What's a "distribution" in your context?
This word can mean a lot of things. In a software context, a "distribution" could be any format for distributing software, like e.g. some binary package, or even a tarball as a "source distribution".
As others already stated, it seems you have "Linux distributions" in mind. Those are distributions of a collection of software that's somewhat integrated to work well together. Well, FreeBSD package repositories are a distribution (one of third-party software to work on FreeBSD) in that sense, and the ports are the technical foundation to create it. There are tools to create your own package repositories from ports using different build-time options, so in some sense, you already created your own distribution doing that. Of course, that's NOT a "BSD distribution", just one of software for FreeBSD.
You might be confused by the name BSD (Berkeley Software Distribution) containing the word distribution. That's just for historic reasons, BSD started as an ever-growing collection of software (distributed as source code) improving an existing Unix system. But eventually, it developed into a stand-alone operating system.
Linux is kind of an alien because it is not an OS, just a kernel, and typically combined with some GNU software (there are other options, see e.g. Android...) to form a complete OS. As a consequence, you can't use it without a distribution containing at least this software. Another consequence is there's never a clear definition of what is part of the OS and what isn't, these Linux distributions just place all the software they have to offer in huge repos.

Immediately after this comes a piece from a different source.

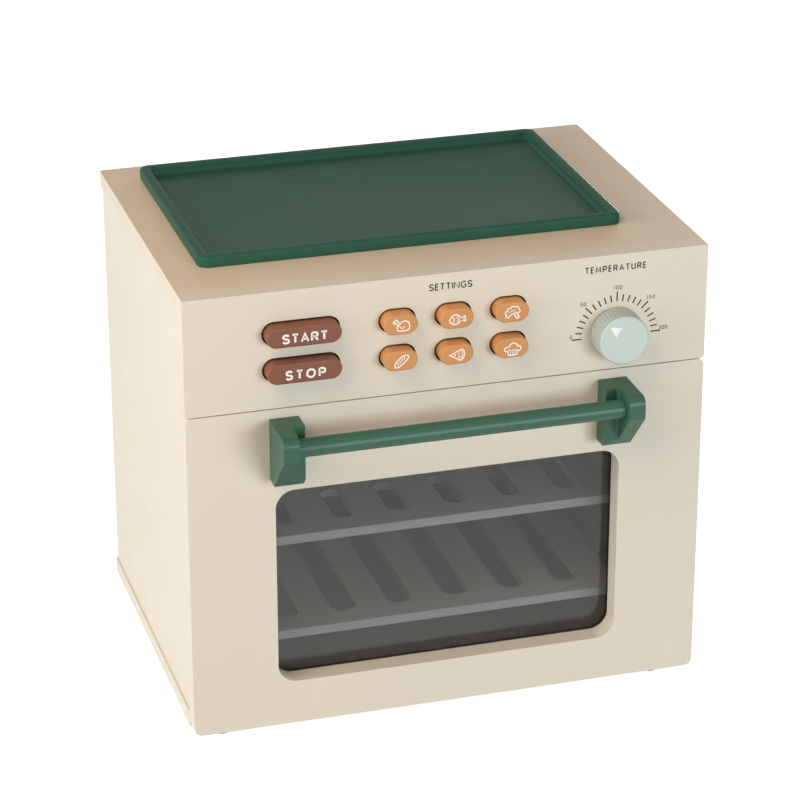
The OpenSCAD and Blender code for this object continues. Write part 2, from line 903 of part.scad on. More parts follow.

This model just doesn't match for a BSD system. In FreeBSD's src
repository, you have the whole OS. There are quite some build-time options as well, so you could create a custom build, and even create installation media from it (everything needed for that is part of the system) ... distributing the result would be, kind of, a "BSD distribution". Once you start modifying actual code, the term "fork" would be more appropriate.
After understanding all this, what exactly are you trying to achieve?